This could be the magic weekend when we actually burn that pile of construction waste, but we'll see. It's been raining a lot, and the conditions are good for burning, but it has also been really windy. When I contacted the fire marshal, he said it was too windy and to call him the next day.

I'm hoping to get this done, because not only is the pile an eyesore (R hasn't complained, but I know she's not happy about it), but it stands smack in the middle of where the septic pipe will go, and the excavators will need to work in that area.

Plus, this will be our first construction burn pile, a big first step for a real-man in training, and as my Mentor pointed out, burn piles are much more fun (and cheaper) than simply taking it to the dump.

Until then, thanks for reading.

More Septic Issues

Just when we thought it was safe to jump for joy over this septic system, we hit another snag. The excavator, Dan Clay Excavating, contacted the who engineer, who said that moving the tank was okay, as long as certain numbers were maintained. In order to do this, certain steps were going to have to be taken, which meant more materials. Factor in an increase in the cost of materials, and the news is not-so-great.

In other words, it was going to cost more. I think it's reasonable that price would go up, but nobody really cares what I think.

The price, however, was still reasonable, mainly because the original price was pretty low. I spoke with my Mentor and his opinion, which I value, the price was still a good one and that it didn't seem unreasonable.

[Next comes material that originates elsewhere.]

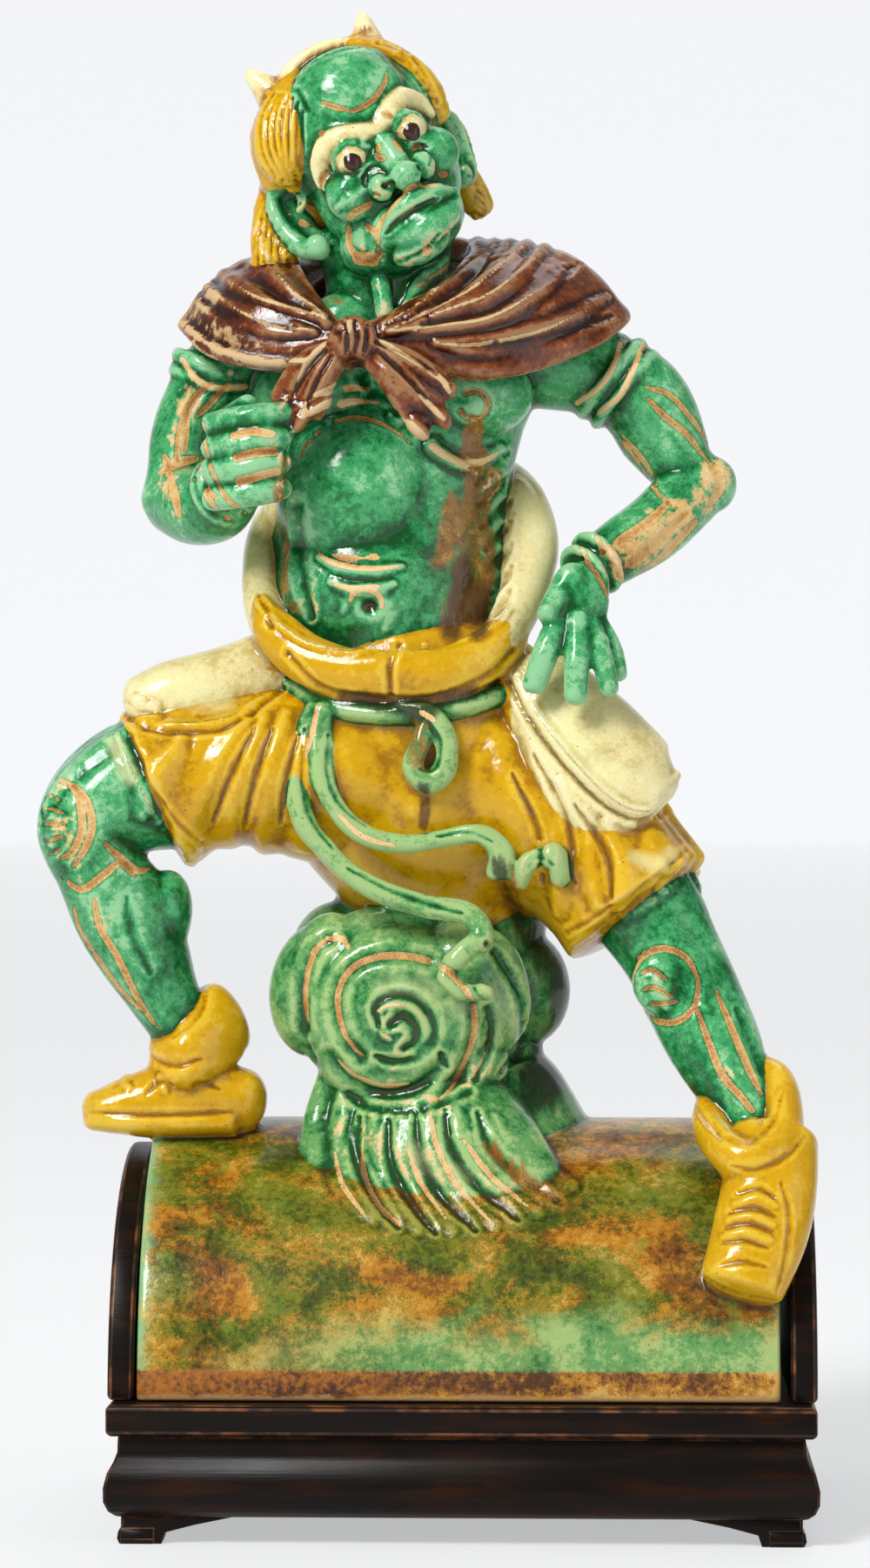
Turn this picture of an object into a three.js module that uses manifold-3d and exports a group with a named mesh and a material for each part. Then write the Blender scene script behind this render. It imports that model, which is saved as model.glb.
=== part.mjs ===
// A glazed stoneware roof ridge figure: a horned guardian demon in a shoulder cape, loose shorts
// and short boots, striding over a cloud that rises from a half-round ridge tile. Figure, cloud and
// tile are fired as one piece. It sits on a waisted hardwood stand whose two arched end boards
// hold the tile. Millimetres, +Z up, the front facing -Y, the origin under the middle of it all.

import * as THREE from "three";
import { mergeVertices } from "three/addons/utils/BufferGeometryUtils.js";
import Module from "manifold-3d";

const wasm = await Module();
wasm.setup();

// ---- driving dimensions ----
const standLength = 280;
const standDepth = 232;
const boardTop = 55; // height of the board that carries the tile
const boardThickness = 12.5;
const joint = 0.3; // the gap left between two touching pieces
const railBottom = 10.8;
const endBoardThickness = 10.5;
const endBoardHeight = 94;
const endBoardHalfDepth = 102;
const tileRadius = 104.6;
const tileWall = 15;
const tileLength = 253;
const figureShift = [-3, 0, 1.8]; // from the frame the figure is drawn in to the middle of the stand

const glazeGreen = 0x2f9a68;
const darkWood = 0x2a1712;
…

Good enough for my Mentor, good enough for me. Convincing other people who are involved in the decision-making process, however, is another story. My personal feeling is that we can put this off and shop around for a better price until the end of time, but at some point you just have to take the plunge and just do it. Often times, shopping around for a better price not only delays things, but you don't always save money in the end. Then again, that's easy for me to say, I'm just an observer.

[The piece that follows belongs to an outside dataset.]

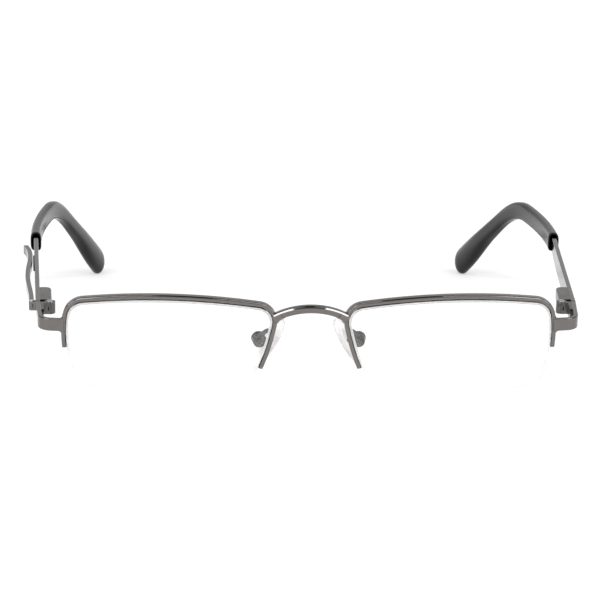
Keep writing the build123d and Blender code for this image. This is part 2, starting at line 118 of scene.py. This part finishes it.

More on this later. Until then, thanks for reading, and thanks to nikolas araya for the pic.

Friday, October 15, 2010

More Lawncare

Got a stroke of good luck with the lawn, though it took some industry and effort on the part of yours truly. Then again, we won't see the fruits of these labors until next year. BTW, do you like our massive leaf pile?

I was planning on seeding the lawn after it was fertilized, but seeding requires watering, and we don't have a sprinkler system. We have to rely on Mother Nature.

I had laid some seeds down before a day that was supposed to be rainy, but no such luck. The seeds just sort of sat there as I watched the birds feed on them. Then, I saw there was going to be a serious rain storm coming, the same one that forced the cancellation of the FM, so I went to work.

I mowed the grass short, really short, to the point of gaining greater access to the soil. I then seeded the front, side and back, and then went back and used up the seeds on all sides, just for good measure.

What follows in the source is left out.